Many drops were gut wrenching, drive killing, and/or momentum killing. Hell, Sam may have had 5 more TDs last season if it weren't for drops. The WRs and TEs need to raise their catch percentage, because if the Rams are to improve the offense they can't afford stupid mistakes like that.

The biggest cause of incompletions for Bradford were overthrows (11:35, 14:00, 19:40, 23:32, 24:25). For almost every QB on deep throws, this will be the case. Players are coached to favor throwing the ball too long rather than too short to avoid interceptions. Overthrows will happen with every QB, but with Sam Bradford many of his overthrows are complete misses.

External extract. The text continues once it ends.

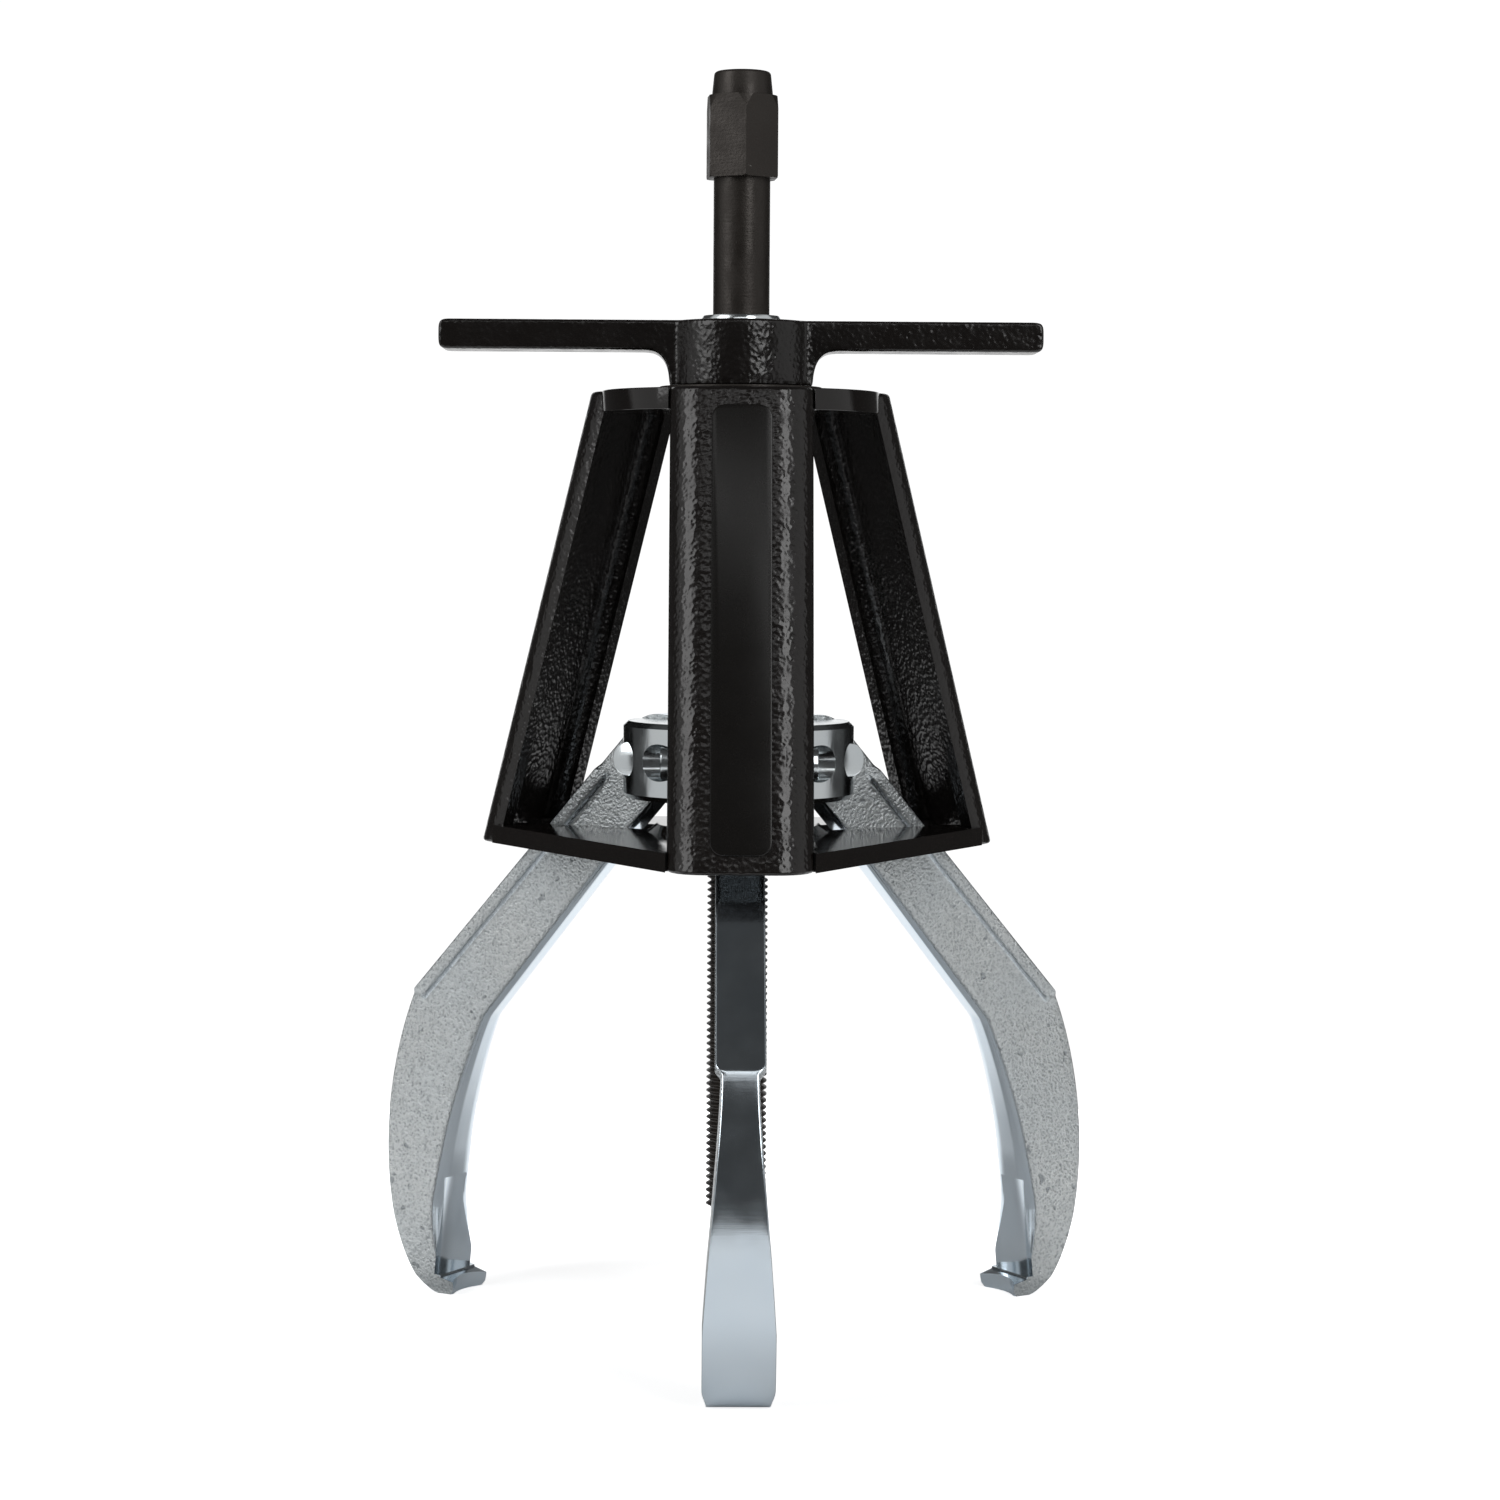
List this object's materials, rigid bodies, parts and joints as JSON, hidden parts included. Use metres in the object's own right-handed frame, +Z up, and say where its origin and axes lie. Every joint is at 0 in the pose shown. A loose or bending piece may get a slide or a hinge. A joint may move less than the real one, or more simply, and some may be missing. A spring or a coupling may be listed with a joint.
{
  "type": "gear puller",
  "caption": "Jaw puller with a forcing screw, and a cage that slides down under a T-handle to close and lock the jaws.",
  "frame": {"origin": "middle of the pressing face at the lower end of the forcing screw, jaws fully open", "axes": "+Z up along the forcing screw, towards its hexagon; the first jaw and leg face -Y, and the T-handle lies along X"},
  "size_m": [0.1724, 0.1497, 0.2951],
  "materials": {
    "black_paint": "semi-gloss black paint with orange peel over a cast surface",
    "black_oxide": "black oxide, satin",
    "cast_zinc": "zinc plate over a pebbled forging",
    "bright_zinc": "bright zinc plate, turned",
    "label_film": "glossy black film"
  },
  "bodies": {
    "jaw_head": {"jaw_head": "bright_zinc", "jaw_bolt_1": "bright_zinc", "jaw_bolt_2": "bright_zinc", "jaw_bolt_3": "bright_zinc", "jaw_bolt_lock_screw_1": "black_oxide", "jaw_bolt_lock_screw_2": "black_oxide", "jaw_bolt_lock_screw_3": "black_oxide"},
    "cage": {"cage_top_plate": "black_paint", "cage_leg_1": "black_paint", "cage_leg_2": "black_paint", "cage_leg_3": "black_paint", "cage_base_plate": "black_paint", "cage_label": "label_film", "handle_thrust_washer": "black_oxide"},
    "t_handle": {"t_handle": "black_paint", "handle_retaining_ring": "black_oxide"},
    "jaw_1": {"jaw_1": "cast_zinc"},
    "jaw_2": {"jaw_2": "cast_zinc"},
    "jaw_3": {"jaw_3": "cast_zinc"},
    "centre_point": {"centre_point": "black_oxide", "thrust_ball": "bright_zinc"},
    "forcing_screw": {"forcing_screw": "black_oxide"}
  },
  "joints": [
    {"name": "cage_travel", "type": "slide", "parent": "jaw_head", "child": "cage", "axis": [0, 0, -1], "range_m": [0, 0.05]},
    {"name": "handle_turn", "type": "hinge", "parent": "cage", "child": "t_handle", "pos_m": [0, 0, 0.216], "axis": [0, 0, -1], "range_deg": [0, 7090]},
    {"name": "jaw_1_pivot", "type": "hinge", "parent": "jaw_head", "child": "jaw_1", "pos_m": [0, -0.0197, 0.1216], "axis": [1, 0, 0], "range_deg": [0, 27]},
    {"name": "jaw_2_pivot", "type": "hinge", "parent": "jaw_head", "child": "jaw_2", "pos_m": [0.01706, 0.00985, 0.1216], "axis": [-0.5, 0.866, 0], "range_deg": [0, 27]},
    {"name": "jaw_3_pivot", "type": "hinge", "parent": "jaw_head", "child": "jaw_3", "pos_m": [-0.01706, 0.00985, 0.1216], "axis": [-0.5, -0.866, 0], "range_deg": [0, 27]},
    {"name": "screw_advance", "type": "slide", "parent": "jaw_head", "child": "centre_point", "axis": [0, 0, -1], "range_m": [-0.085, 0.03]},
    {"name": "screw_turn", "type": "hinge", "parent": "centre_point", "child": "forcing_screw", "pos_m": [0, 0, 0.14], "axis": [0, 0, -1], "range_deg": [-19280, 6810]}
  ],
  "couplings": [
    {"joint": "handle_turn", "follows": "cage_travel", "rad_per_m": 2473.7},
    {"joint": "jaw_1_pivot", "follows": "cage_travel", "rad_per_m": 9.42},
    {"joint": "jaw_2_pivot", "follows": "cage_travel", "rad_per_m": 9.42},
    {"joint": "jaw_3_pivot", "follows": "cage_travel", "rad_per_m": 9.42},
    {"joint": "screw_turn", "follows": "screw_advance", "rad_per_m": 3957.9}
  ]
}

Now pass protection may only be blamed for 5 of the incompletions directly, but I blame it for many more. Take another look at some of Bradford's overthrows. Go ahead do it.....I'll wait. Done it yet? Have you? HAVE YOU?!?!

Sam Bradford looks rushed to me on these throws. Being hit many times can do that to a QB. His footwork seems totally off at time, and he is not properly stepping into throws. In my eyes, he lacked confidence in his offensive line. This caused a breakdown in his fundamentals like footwork and messed with his overall timing. Bradford needs to be comfortable in the pocket, and that's why Jeff Fisher is putting so much emphasis on pass protection and running the ball in 2012.

Something that should give Rams fans hope is when Sam Bradford is given a clean pocket (1:52, 2:20, 3:40, 5:50, 6:32, 13:22, 17:02, 24:20), he can throw the ball with great accuracy. Even later in the year as "David Carr syndrome" set in, this was apparent.

Sam Bradford is at a very delicate stage of his career. His rookie year was simply phenomenal, but his second year was a complete disaster. He isn't lost yet as some may claim.

Sam can make any throw on the field, if given proper pass protection. Nevertheless, if he has to go through another season where he is constantly getting hit, he may suffer the same fate as Marc Bulger.